--- ENTRIES SUPPLIED ---
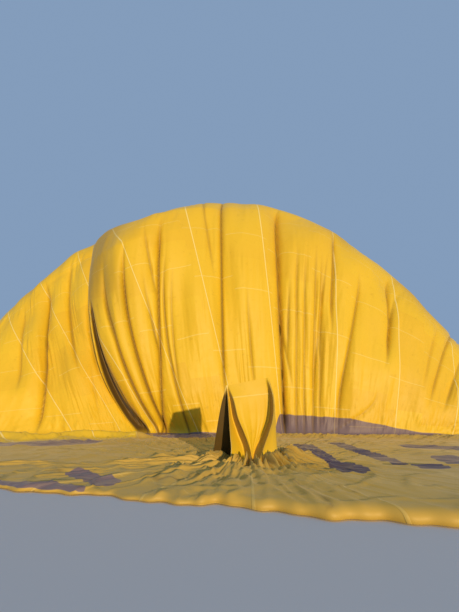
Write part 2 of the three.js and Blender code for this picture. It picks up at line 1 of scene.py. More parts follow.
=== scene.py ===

* * *

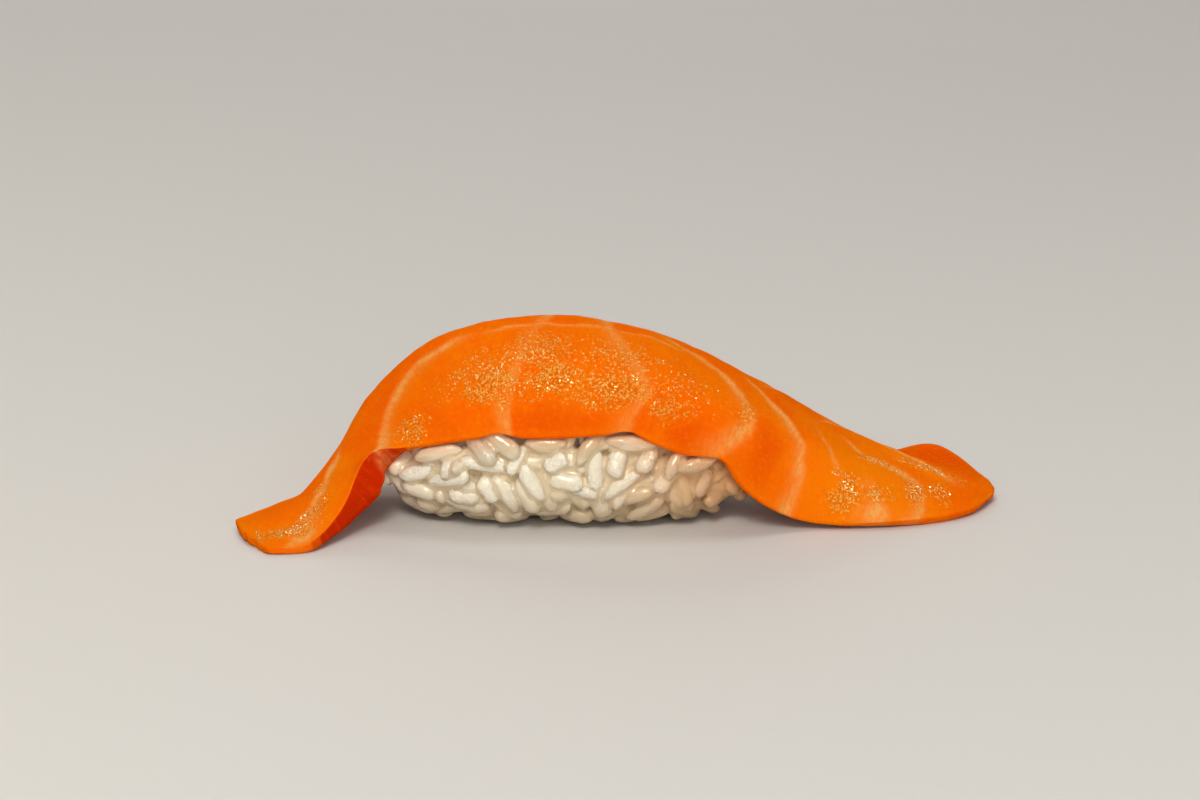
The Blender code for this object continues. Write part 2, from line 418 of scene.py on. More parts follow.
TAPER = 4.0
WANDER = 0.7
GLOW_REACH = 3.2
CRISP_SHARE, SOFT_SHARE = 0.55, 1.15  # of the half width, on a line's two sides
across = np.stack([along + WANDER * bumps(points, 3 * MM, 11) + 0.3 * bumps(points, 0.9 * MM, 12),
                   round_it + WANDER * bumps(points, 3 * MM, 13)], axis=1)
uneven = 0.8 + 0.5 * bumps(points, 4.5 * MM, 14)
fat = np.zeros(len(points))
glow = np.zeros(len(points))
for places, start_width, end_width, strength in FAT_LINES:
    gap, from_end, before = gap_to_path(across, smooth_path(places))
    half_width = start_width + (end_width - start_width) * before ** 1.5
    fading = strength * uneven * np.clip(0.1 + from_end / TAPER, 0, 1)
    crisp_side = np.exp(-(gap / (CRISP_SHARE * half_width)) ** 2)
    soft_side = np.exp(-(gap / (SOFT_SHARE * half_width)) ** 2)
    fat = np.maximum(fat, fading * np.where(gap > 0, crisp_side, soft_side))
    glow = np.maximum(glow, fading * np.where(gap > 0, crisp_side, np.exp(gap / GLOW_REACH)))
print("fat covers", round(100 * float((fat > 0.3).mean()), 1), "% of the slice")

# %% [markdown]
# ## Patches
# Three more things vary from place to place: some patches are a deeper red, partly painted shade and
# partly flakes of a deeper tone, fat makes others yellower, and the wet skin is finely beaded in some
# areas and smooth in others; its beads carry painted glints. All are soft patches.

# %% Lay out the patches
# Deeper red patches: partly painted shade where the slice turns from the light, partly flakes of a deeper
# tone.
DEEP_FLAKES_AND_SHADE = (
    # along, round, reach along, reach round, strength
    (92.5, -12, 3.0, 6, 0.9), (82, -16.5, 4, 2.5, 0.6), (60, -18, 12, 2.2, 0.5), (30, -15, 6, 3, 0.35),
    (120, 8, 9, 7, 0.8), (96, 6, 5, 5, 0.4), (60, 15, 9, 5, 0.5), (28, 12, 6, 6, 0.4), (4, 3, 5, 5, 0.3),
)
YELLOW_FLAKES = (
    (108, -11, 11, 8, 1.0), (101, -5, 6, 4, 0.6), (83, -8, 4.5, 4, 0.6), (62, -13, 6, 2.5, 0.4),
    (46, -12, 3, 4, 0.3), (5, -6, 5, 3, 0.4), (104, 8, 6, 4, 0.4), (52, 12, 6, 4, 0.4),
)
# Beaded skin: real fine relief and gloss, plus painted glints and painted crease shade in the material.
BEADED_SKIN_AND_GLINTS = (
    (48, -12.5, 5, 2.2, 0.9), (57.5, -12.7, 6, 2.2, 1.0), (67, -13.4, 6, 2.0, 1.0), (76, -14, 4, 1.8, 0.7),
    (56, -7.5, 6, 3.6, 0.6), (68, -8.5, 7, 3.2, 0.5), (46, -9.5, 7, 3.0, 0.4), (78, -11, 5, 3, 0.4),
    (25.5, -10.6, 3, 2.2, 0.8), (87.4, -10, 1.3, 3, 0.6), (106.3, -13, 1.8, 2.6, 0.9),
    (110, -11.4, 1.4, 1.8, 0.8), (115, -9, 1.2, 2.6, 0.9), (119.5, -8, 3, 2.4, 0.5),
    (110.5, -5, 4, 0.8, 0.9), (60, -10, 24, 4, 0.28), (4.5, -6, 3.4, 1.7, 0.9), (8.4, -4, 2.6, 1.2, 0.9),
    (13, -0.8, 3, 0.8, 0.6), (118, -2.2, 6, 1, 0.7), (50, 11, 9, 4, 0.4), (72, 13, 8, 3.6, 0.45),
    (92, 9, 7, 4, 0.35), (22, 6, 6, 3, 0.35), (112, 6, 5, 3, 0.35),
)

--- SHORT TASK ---
Copy all lines from the material that hold "parts".

--- EXPECTED ANSWER ---
Write part 2 of the three.js and Blender code for this picture. It picks up at line 1 of scene.py. More parts follow.
The Blender code for this object continues. Write part 2, from line 418 of scene.py on. More parts follow.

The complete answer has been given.